-- BEGIN DATA EXCERPT --
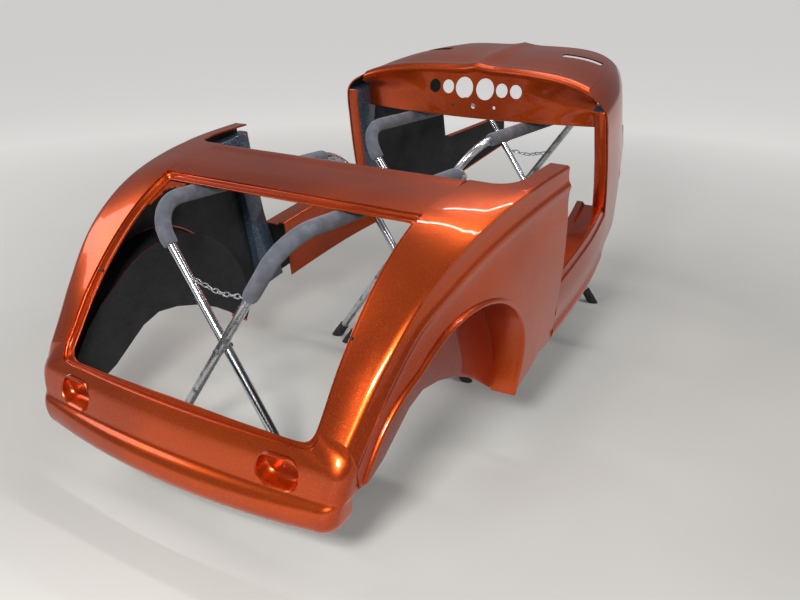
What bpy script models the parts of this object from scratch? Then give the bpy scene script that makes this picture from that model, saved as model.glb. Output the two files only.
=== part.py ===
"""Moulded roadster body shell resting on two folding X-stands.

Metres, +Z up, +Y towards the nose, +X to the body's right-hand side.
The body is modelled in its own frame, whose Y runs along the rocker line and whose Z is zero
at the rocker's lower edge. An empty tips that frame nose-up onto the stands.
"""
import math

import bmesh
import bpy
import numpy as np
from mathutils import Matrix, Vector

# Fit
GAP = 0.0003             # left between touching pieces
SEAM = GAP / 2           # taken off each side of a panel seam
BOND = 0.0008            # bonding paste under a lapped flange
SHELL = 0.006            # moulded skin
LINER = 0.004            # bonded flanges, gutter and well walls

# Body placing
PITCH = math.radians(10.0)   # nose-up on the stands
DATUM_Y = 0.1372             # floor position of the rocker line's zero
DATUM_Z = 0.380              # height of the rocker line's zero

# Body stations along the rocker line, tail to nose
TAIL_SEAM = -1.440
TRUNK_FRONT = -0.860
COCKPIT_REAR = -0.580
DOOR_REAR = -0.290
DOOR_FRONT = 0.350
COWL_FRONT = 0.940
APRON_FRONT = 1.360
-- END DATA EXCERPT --
Output the listing above word for word.

* SOLVED PROBLEM *
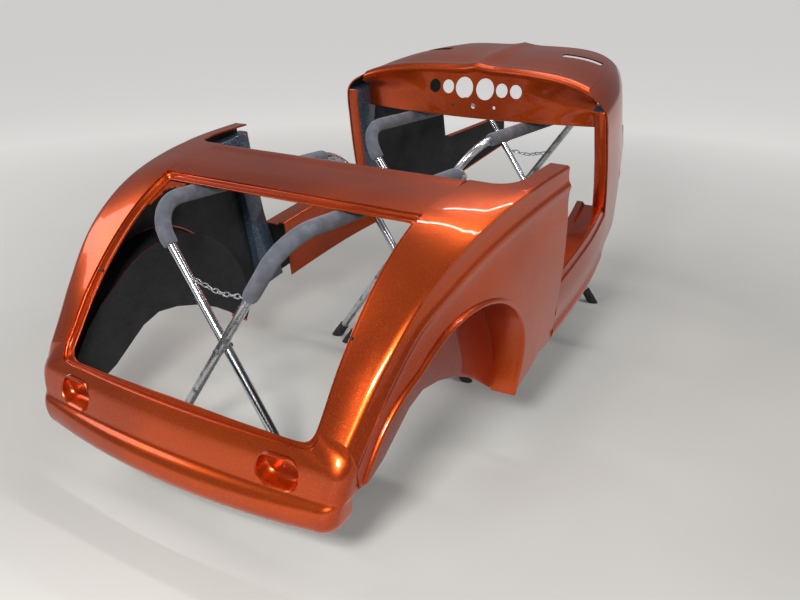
What bpy script models the parts of this object from scratch? Then give the bpy scene script that makes this picture from that model, saved as model.glb. Output the two files only.
=== part.py ===
"""Moulded roadster body shell resting on two folding X-stands.

Metres, +Z up, +Y towards the nose, +X to the body's right-hand side.
The body is modelled in its own frame, whose Y runs along the rocker line and whose Z is zero
at the rocker's lower edge. An empty tips that frame nose-up onto the stands.
"""
import math

import bmesh
import bpy
import numpy as np
from mathutils import Matrix, Vector

# Fit
GAP = 0.0003             # left between touching pieces
SEAM = GAP / 2           # taken off each side of a panel seam
BOND = 0.0008            # bonding paste under a lapped flange
SHELL = 0.006            # moulded skin
LINER = 0.004            # bonded flanges, gutter and well walls

# Body placing
PITCH = math.radians(10.0)   # nose-up on the stands
DATUM_Y = 0.1372             # floor position of the rocker line's zero
DATUM_Z = 0.380              # height of the rocker line's zero

# Body stations along the rocker line, tail to nose
TAIL_SEAM = -1.440
TRUNK_FRONT = -0.860
COCKPIT_REAR = -0.580
DOOR_REAR = -0.290
DOOR_FRONT = 0.350
COWL_FRONT = 0.940
APRON_FRONT = 1.360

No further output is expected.